After 17 years of operating under a consent decree, Los Angeles County has reached an agreement to extricate itself from a long-running federal lawsuit that sought to address gaps in mental health care services for children in foster care in California.
The plaintiffs announced the agreement Wednesday in Katie A. v. Bontá, a class-action lawsuit brought in 2002 by a coalition of mental health advocacy groups on behalf of a 14-year-old Los Angeles foster youth, other California youth in the system and those at risk of an out-of-home placements.
The proposed settlement applies to Los Angeles County, but not to the state of California, which left court oversight in 2014 as part of a separate settlement.
Katie A., the young woman at the center of the lawsuit, experienced 37 different foster care placements, including 19 trips to psychiatric facilities. The suit alleged that foster children had scant opportunities for community-based mental health services and that Los Angeles County failed to develop systems for assessing and delivering those services for foster youth under the federal Early and Periodic Screening, Diagnostic and Treatment (EPSDT) entitlement in California’s Medicaid system.

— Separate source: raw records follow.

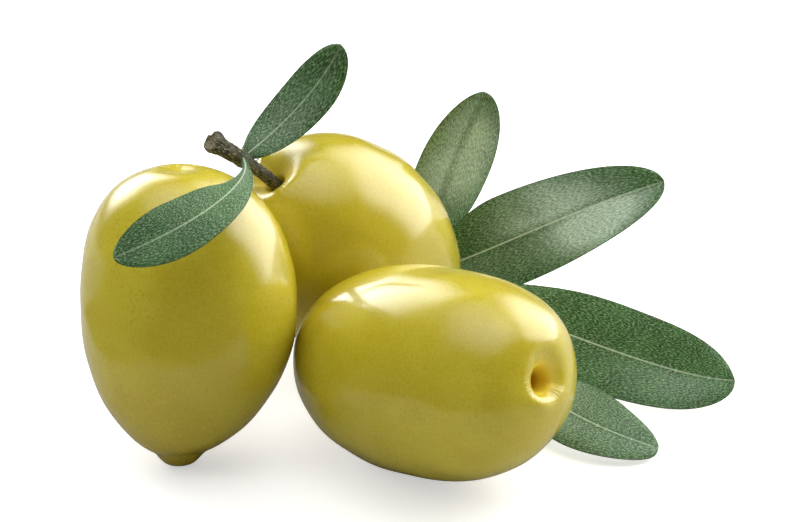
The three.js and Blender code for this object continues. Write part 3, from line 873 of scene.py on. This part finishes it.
def softbox(name, azimuth, elevation, distance, width, height, power, fades):
    """An area light facing the group. Azimuth 0 is behind it and 90 to its right. fades are the
    shares of its width and height over which it dims, at its two sides, its bottom and its top."""
    turn, climb = math.radians(azimuth), math.radians(elevation)
    direction = Vector((math.sin(turn) * math.cos(climb), math.cos(turn) * math.cos(climb), math.sin(climb)))
    light = bpy.data.lights.new(name, "AREA")
    light.shape = "RECTANGLE"
    light.size = width
    light.size_y = height
    light.energy = power
    light.use_nodes = True
    tree = light.node_tree
    tree.nodes.clear()
    place = add(tree, "ShaderNodeNewGeometry").outputs["Parametric"]
    split = add(tree, "ShaderNodeSeparateXYZ", {0: place})
    strength = 1.0
    for axis, edge, fade in zip("XXYY", (0, 1, 0, 1), fades):
        inner = edge + (fade if edge == 0 else -fade)
        stretch = {"Value": split.outputs[axis], "From Min": edge, "From Max": inner}
        dimmed = add(tree, "ShaderNodeMapRange", stretch, interpolation_type="SMOOTHSTEP").outputs[0]
        strength = add(tree, "ShaderNodeMath", {0: dimmed, 1: strength}, operation="MULTIPLY").outputs[0]
    glow = add(tree, "ShaderNodeEmission", {"Color": "#fffdfa", "Strength": strength})
    add(tree, "ShaderNodeOutputLight", {"Surface": glow.outputs[0]})
    box = into_scene(name, light)
    box.location = GROUP_MIDDLE + direction * distance
    box.rotation_euler = direction.to_track_quat("Z", "Y").to_euler()
    box.visible_camera = False
    return box


softbox(
    "softbox_right", azimuth=58, elevation=33, distance=0.45, width=0.88, height=0.6, power=6.8,
    fades=(0.3, 0.38, 0.06, 0.35),
)
softbox(
    "softbox_left", azimuth=-35, elevation=25, distance=0.45, width=0.5, height=0.42, power=4.6,
    fades=(0.45, 0.4, 0.4, 0.45),
)
fill_left = softbox(
    "fill_left", azimuth=-115, elevation=40, distance=0.6, width=0.3, height=0.3, power=1.1,
    fades=(0.3, 0.3, 0.3, 0.3),
)
fill_top = softbox(
    "fill_top", azimuth=0, elevation=88, distance=0.6, width=0.4, height=0.4, power=0.5,
    fades=(0.3, 0.3, 0.3, 0.3),
)
for fill in (fill_left, fill_top):
    fill.visible_glossy = False

ROOM_LIGHT = 0.08
OVERHEAD_LIGHT = 2.0
OVERHEAD_BETWEEN = (0.7, 0.98)
ROOM_SEEN = 0.9
world = bpy.data.worlds.new("studio")
world.use_nodes = True
tree = world.node_tree
backdrop = tree.nodes["Background"]
backdrop.inputs["Color"].default_value = linear("#ffffff")
direction = add(tree, "ShaderNodeTexCoord").outputs["Generated"]
height = add(tree, "ShaderNodeSeparateXYZ", {0: direction}).outputs["Z"]
overhead = add(tree, "ShaderNodeMapRange", {
    "Value": height,
    "From Min": OVERHEAD_BETWEEN[0],
    "From Max": OVERHEAD_BETWEEN[1],
    "To Min": ROOM_LIGHT,
    "To Max": OVERHEAD_LIGHT,
}).outputs[0]
seen = add(tree, "ShaderNodeLightPath").outputs["Is Camera Ray"]
brightness = add(tree, "ShaderNodeMix", {0: seen, 2: overhead, 3: ROOM_SEEN}).outputs[0]
tree.links.new(brightness, backdrop.inputs["Strength"])
bpy.context.scene.world = world
bpy.context.scene.view_settings.view_transform = "Standard"


# ---- The camera ----
# A 135 mm lens a third of a metre in front of the group, looking 24 degrees down at it, with
# everything in focus.

CAMERA_PLACE = Vector((-1.37, -295.97, 158.53)) * MM
CAMERA_TARGET = Vector((-1.37, 5.31, 21.86)) * MM

camera_data = bpy.data.cameras.new("camera")
camera_data.lens = 135
camera_data.sensor_width = 36
camera_data.clip_start = 0.01
camera = into_scene("camera", camera_data)
camera.location = CAMERA_PLACE
camera.rotation_euler = (CAMERA_PLACE - CAMERA_TARGET).to_track_quat("Z", "Y").to_euler()
bpy.context.scene.camera = camera
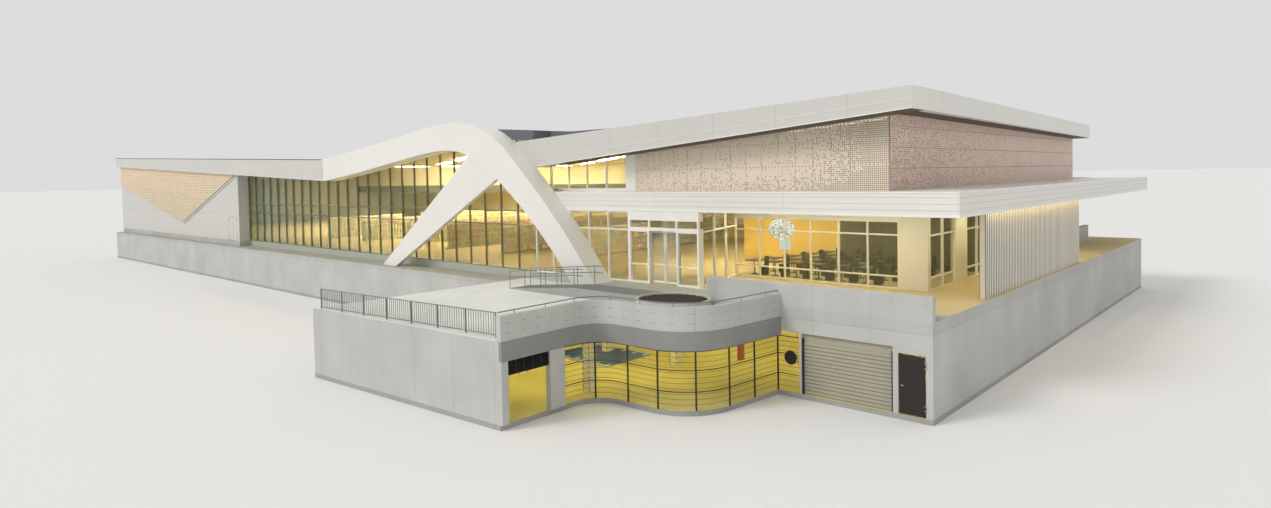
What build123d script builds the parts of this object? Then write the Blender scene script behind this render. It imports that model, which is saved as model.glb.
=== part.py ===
from build123d import *
import os

os.makedirs("parts", exist_ok=True)

# A long, low supermarket as a scale model at 1:10, so that 100 mm here is 1 m of the building.
# X runs along the front to the right, Y into the depth and Z up. The origin is under the middle.

# Lengths along the front, from left to right
roof_end_overhang = 60.0
wing_length = 3730.0
curtain_length = 4070.0
link_length = 715.0
vestibule_width = 440.0
cafe_length = 735.0
corner_wall_width = 130.0
side_canopy_reach = 310.0

# Depths, from the terrace edge to the back wall
terrace_depth = 1235.0
hall_depth = 3010.0
rear_store_depth = 790.0
arch_depth = 125.0
ledge_depth = 165.0
ledge_bearing = 40.0
wing_step = 90.0
upper_setback = 120.0
cafe_recess = 500.0
cafe_splay = 133.0
rear_recess = 300.0

# Heights, and what is as thick as what
garage_height = 360.0
floor_thickness = 45.0
ledge_thickness = 30.0
ground_slab_thickness = 20.0
wall_thickness = 25.0
podium_wall_thickness = 30.0
roof_thickness = 30.0
canopy_underside = 355.0
canopy_thickness = 95.0
slab_inset = 35.0

# Roof band: its height above the store floor at the left end and at the fold
band_top_left = 872.0
band_bottom_left = 762.0
band_top_fold = 698.0
band_bottom_fold = 535.0
fold_from_foot = 2880.0

# Arch: its outer line crosses the store floor this far left of the vestibule, and each point of
# its curves is a distance left of there and a height above the floor. The feet stand on the ledge.
foot_gap = 135.0
arch_top_curve = [(2880.0, 698.0), (2470.0, 740.0), (1960.0, 792.0), (1440.0, 855.0), (1230.0, 870.0),
                  (1030.0, 851.0), (830.0, 787.0), (560.0, 584.0), (230.0, 270.0)]
arch_foot = (-38.0, 138.0)
arch_leg_inside = [(430.0, 265.0), (770.0, 530.0)]
arch_crook = (1040.0, 670.0)
arch_band_inside = [(1230.0, 704.0), (1440.0, 698.0), (1795.0, 659.0), (2295.0, 596.0), (2620.0, 560.0),
                    (2880.0, 535.0)]
left_leg_foot = (1898.0, 2064.0)
left_leg_setback = 10.0
left_leg_depth = 30.0

# Roof plates: heights of their top above the store floor
roof_left_height = 845.0
roof_fold_height = 672.0
roof_rise = (1810.0, 800.0)
roof_hump = (1230.0, 842.0)
roof_hump_end = (260.0, 773.0)
roof_right_height = 785.0

# Fascia over the upper walls, which laps over the glass as far as the arch
fascia_lap = 245.0
fascia_skin = 4.0
fascia_overhang = 140.0
fascia_overhang_back = 103.0
fascia_top_start = 744.0
fascia_bottom_start = 588.0
fascia_top_corner = 845.0
fascia_bottom_corner = 760.0
fascia_top_back = 805.0
fascia_bottom_back = 722.0

# Cladding of the upper walls and of the left wing
cladding_thickness = 4.0
column_width = 67.0
column_from_vestibule = 53.0
upper_sill = 10.0
triangle_apex_x = 2240.0
triangle_apex_height = 130.0
triangle_left_height = 530.0
triangle_edge_gap = 20.0

# Glazing
bay = 154.0
frame_depth = 12.0
frame_width = 6.0
glass_thickness = 3.0
cafe_bays = 6
side_bay = 155.0
transom_low = 260.0
transom_high = 340.0
cafe_sill = 56.0
cafe_transom = 242.0
glass_head_gap = 50.0

# Vestibule and its sliding doors
post_width = 10.0
door_opening = 172.0
bar_height = 260.0
bar_thickness = 15.0
head_height = 310.0
head_depth = 36.0
mid_rail = 90.0
vestibule_side_bays = 3
leaf_thickness = 8.0
leaf_stile = 5.0
leaf_bottom_rail = 10.0
door_clearance = 5.0
meeting_gap = 2.5
running_gap = 0.3
door_travel = 78.0

# Service doors in the left wing and garage door, all hinged
service_leaf_width = 90.0
door_height = 210.0
service_door_from_pier = 55.0
hinged_leaf_thickness = 6.0
garage_door_width = 90.0
pin_radius = 1.2
pin_gap = 0.3
barrel_radius = 2.6
barrel_length = 10.0
lug_length = 4.0
strap_length = 10.4
hinge_inset = 30.0

# Side front: glass, column, glass and the ribbed screen wall
side_glass_first = 335.0
side_column_width = 145.0
side_glass_second = 1055.0
screen_wall_inset = 55.0
screen_wall_thickness = 20.0
screen_wall_start = 60.0
screen_wall_length = 1570.0
low_wall_length = 470.0
low_wall_height = 110.0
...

Under the terms of the original settlement reached in 2003, the county was charged with improving access to intensive home-based mental health services with the goal of preventing placements in institutional facilities like group homes. The landmark suit also sought to increase collaboration between the county’s child welfare and mental health systems. In order to meet those goals, the county was overseen by an advisory panel, which monitored its progress.
Under the new terms, the county has agreed to significantly increase the use of intensive home and community-based mental health services for children who’ve been repeatedly displaced, sent to psychiatric hospitals and moved into group care facilities, such as short-term residential treatment programs.
Plaintiffs’ attorneys seemed satisfied that the long years of litigation against the county had accomplished significant reforms.
“The county has agreed to implement several new initiatives to ensure that foster children can remain in their current homes and communities,” Robert Newman, an attorney for the Western Center on Law & Poverty, stated in a news release.
“We have worked on this case for many years because it was clear that foster youth in L.A. County, especially those with serious mental disorders, were not getting the services they needed,” wrote Melinda Bird, senior litigation counsel at Disability Rights California, another plaintiff. “We had to keep fighting.”
If approved by a federal judge, the case against the largest county in the U.S. would be dismissed.